The former North Korean spy revealed new details on the 1987 KAL bombing in an interview with Australia's ABC News, shedding light on the regime's elite spy training system and describing how, at the age of 19, she was recruited to become one of the state's top female spies.

"One day, a black Sedan showed up at my school. They were from the central Party and told me I'd been chosen," Ms. Kim said in the interview. "I wasn't even allowed to say goodbye to my friends. I was just told to pack. I was given one last night with my family."

She had been chosen not only because of her intelligence and good looks, but also because of her fluency in Japanese, she wrote in her memoir Tears of My Soul. She was then sent to North Korea's elite spy training school in the mountains, given a new name, and trained to "kill with everything from her hands and feet to grenades and assault rifles."

"In North Korea, I was taught that our leader Kim Il-Sung was a God," Ms. Kim, who now lives said in an undisclosed location surrounded by bodyguards, said. "You were taught to put him before your own parents."

The mission, which she was assigned to at the age of 25, was personally ordered by Kim Jong-il, Ms. Kim said, and an effort to discourage visitors from attending the 1988 Seoul Olympics.

She said that she and an older male partner flew from Pyongyang to Moscow, then travelled to Budapest to obtain Japanese passports. There, the two posed as father and daughter before finally travelling to Baghdad, where they boarded the South Korean flight. According to Ms. Kim, she planted the device in an overhead compartment during a stopover in Abu Dhabi, and then left the aircraft.

"As an agent in North Korea, I was in no position to argue if a mission was right or wrong," she said. "I was trained to carry out the mission even if it cost peoples' lives."

Ms. Kim and her partner were arrested in Bahrain two days after the attack, and told that there had been no survivors.

During interrogation, she said, both she and her partner bit down on cyanide tablets they had hidden inside of cigarettes. "As I did, I remembered my mother in North Korea, then I blacked out."

Her partner died, but she was later revived.

Although Ms.

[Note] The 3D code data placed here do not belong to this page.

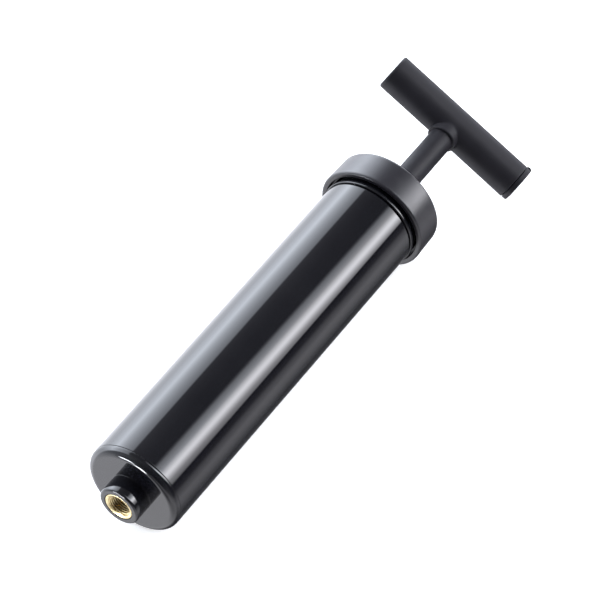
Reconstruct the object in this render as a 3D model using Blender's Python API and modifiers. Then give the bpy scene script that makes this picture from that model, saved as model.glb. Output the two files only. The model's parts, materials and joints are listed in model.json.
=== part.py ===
"""Hand pump for sports balls, lying on a table with its plunger partly drawn out.

Every piece is drawn round the pump's own axis: local Z runs from the outlet to the handle, and
z = 0 is the flat end face of the barrel. An empty then lays that axis down along world +X, so
that the pump rests on the rim of its end cap, on its collar and on the low end of its handle.
Lengths below are in millimetres.
"""

import math

import bpy
from mathutils import Matrix, Vector

MM = 0.001
COLLECTION = "ball_inflation_pump"
GAP = 0.3               # between pieces that touch or are pressed together
SLIDE_GAP = 0.2         # between pieces that slide in one another
COARSE = 24             # sides of the small turned pieces
FINE = 36               # sides of the large turned pieces

# Barrel and its end cap.
BARREL_R = 17.0
BARREL_BORE_R = 15.0
BARREL_SHOULDER_Z = 134.0
BARREL_TOP_Z = 143.6
NECK_R = 16.4
END_ROUND = 2.5
END_SHOULDER_Z = END_ROUND + 0.1
BARREL_BOTTOM_Z = END_SHOULDER_Z + GAP
END_FLOOR = 3.0
SPIGOT_TOP_Z = 11.5
SPIGOT_WALL = 2.3
SEAL_GROOVE_Z = (5.5, 8.1)
SEAL_GROOVE_R = 13.0
SEAL_WIRE_R = 0.7

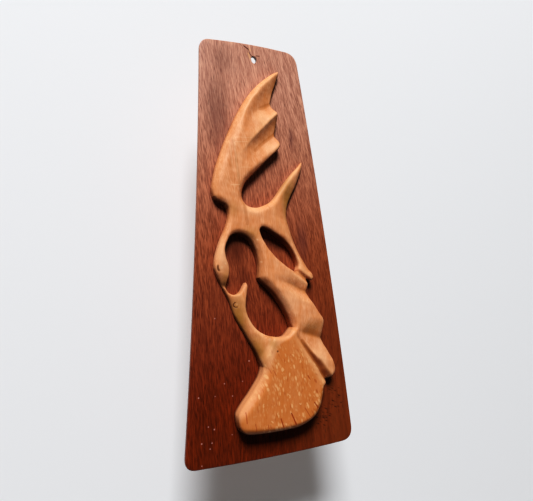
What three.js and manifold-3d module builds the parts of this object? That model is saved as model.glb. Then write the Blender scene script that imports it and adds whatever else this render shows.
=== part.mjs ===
// Carved wall panel: a thin tapered backboard with a nail hole, and one carved relief on its front.
// Millimetres. X to the right seen from the front, Z up, Y into the wall, so the front faces -Y.
// Drawings below are made in the board's plane, [x, z]: x from its centre line, z above its foot.
import * as THREE from 'three';
import { mergeVertices } from 'three/addons/utils/BufferGeometryUtils.js';
import Module from 'manifold-3d';

const wasm = await Module();
wasm.setup();

// Driving sizes of the backboard
const BOARD_HEIGHT = 343;
const BOARD_THICK = 4;
const TOP_HALF_WIDTH = 44.5;
const FOOT_HALF_WIDTH = 73.5;
const CORNER_RADIUS = 9;
const SIDE_BOW = 2.2; // both long sides lean out to the right by this much at mid height
const END_BOW = 1.2; // the top and the foot are slightly rounded

// Nail hole, a little wider at the back, where the drill broke out
const HOLE_X = 2.8;
const HOLE_DROP = 13.6; // from the board's top
const HOLE_FRONT_RADIUS = 2.95;
const HOLE_BACK_RADIUS = 3.6;
const HOLE_SEGMENTS = 32;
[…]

Kim was initially given the death sentence, she was later pardoned by the South Korean government, who decided she had been brainwashed into participating in the attack.

"I deserved the death penalty for what I did, but I believe my life was spared because I was the only witness to this terror perpetrated by North Korea," she said. "As the only witness, it is my destiny to testify about the truth."

Ms. Kim's interview aired amidst heightened tension in the region, with North Korea threatening an imminent missile launch against the south.

"Kim Jong-un is too young and too inexperienced. He's struggling to gain complete control over the military and to win their loyalty," she said in regards to the missile threats. "He's using the nuclear program to bargain for aid to keep the public behind him."